As additional evidence about participants’ knowing and purposeful rejection behaved under In Control, we compared the self-reported belief about control between the two conditions. As expected, participants reported higher perceived control for In Control than No Control (Fig. 2c), indicating that participants were aware of the difference in controllability between the two conditions. Nevertheless, the mean level of perceived control for No Control was 42.3%, which was still substantially higher than 0%. This result suggests that participants suffered an illusion of control when they had no control over their partners’ offers. Taken together, these findings demonstrate that participants learned controllability on their own and that they were able to raise the offers of the computer program by rejecting when they were given control, despite having developed some level of illusion of control. We investigate the mechanisms underlying these behaviors in the next sections.
Participants used future thinking to exert social control regardless of the actual controllability of the environment
Next, we sought to probe what cognitive processes would underlie such perception and behavior, by building computational models of participants’ choices. Previous studies on value-based decision-making have shown that people can use future-oriented thinking and mentally simulate future scenarios when their current actions have an impact on the future4,5,14. Relying on this framework, we hypothesized that individuals use future thinking to estimate their control over others and the values of exerting social control before making choices. To test this hypothesis, we constructed a set of future thinking (FT) models which assume that an agent computes the values of action (here, accepting or rejecting) by summing up the current and the future values based on her estimation of the amount of control she has over the social interactions. This model also incorporates norm adaptation15 to characterize how people calculate subjective values in social settings16 (versus non-social decision-making) and how to use these value signals to guide social choices (see Methods for details). The key individual-level parameter-of-interest in this model is estimated control, δ, representing the influence that participants thought they would have on the offer changes (see Methods). Moreover, we considered the number of steps one calculates into the future (i.e. planning horizon; Fig. 3a). We compared models that considered one to four steps further in the future in addition to model-free reinforcement learning and standalone social learning both considering only the current step without future thinking. In model fitting, we excluded the first five trials since we focused on the mechanism of exerting control rather than that of learning control. We also excluded the last five trials because the behavior could be different at the end of the episodes (e.g., “It is not worth trying to influence the partner on the 40th trial, since there are no future interactions”).

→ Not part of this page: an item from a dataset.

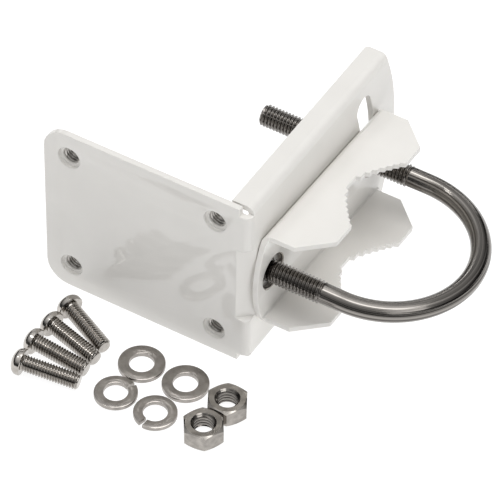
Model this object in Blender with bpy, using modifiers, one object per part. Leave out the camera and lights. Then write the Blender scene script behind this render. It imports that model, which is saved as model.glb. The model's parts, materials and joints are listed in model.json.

(a) The figure displays how the expected value of the offers evolve contingent on the choice along the future steps for In Control condition. To examine how many steps of horizon participants might simulate to exert control, we tested the candidate models considering zero to four steps of future horizon in addition to model-free learning. (b-c) For both In Control (b) and No Control (c) condition, the future thinking (FT) models better explained participants’ behavior than the model-free learning and the no simulation model. The 2-step FT model was selected for the further analysis, as the marginal improvement in the BIC score drops for the longer simulation models (paired t-test comparing 2-step FT model with: (i) model-free learning IC t(47) = −13.50, P < 10-17 NC t(47) = −18.61, P < 10-22; (ii) 0-step IC t(47) = −4.45, P < 0.0001 NC t(47) = −4.21, P < 0.001; (iii) 1-step IC t(47) = −4.41, P < 0.0001 NC t(47) = −3.01, P < 0.001; (iv) 3-step IC t(47) = 0.39, P = 0.70 NC t(47) = −0.04, P = 0.97; (v) 4-step IC t(47) = 0.06, P = 0.95 NC t(47) = −0.12, P = 0.91). The error bar represents the standard error of the mean. *** P < 0.001, ** P < 0.01. (d-e) The choices predicted by the 2-step FT model were matched with individuals’ actual choices with an average accuracy rate of (d) 83.7% for In Control (e) and 90.1% for No Control.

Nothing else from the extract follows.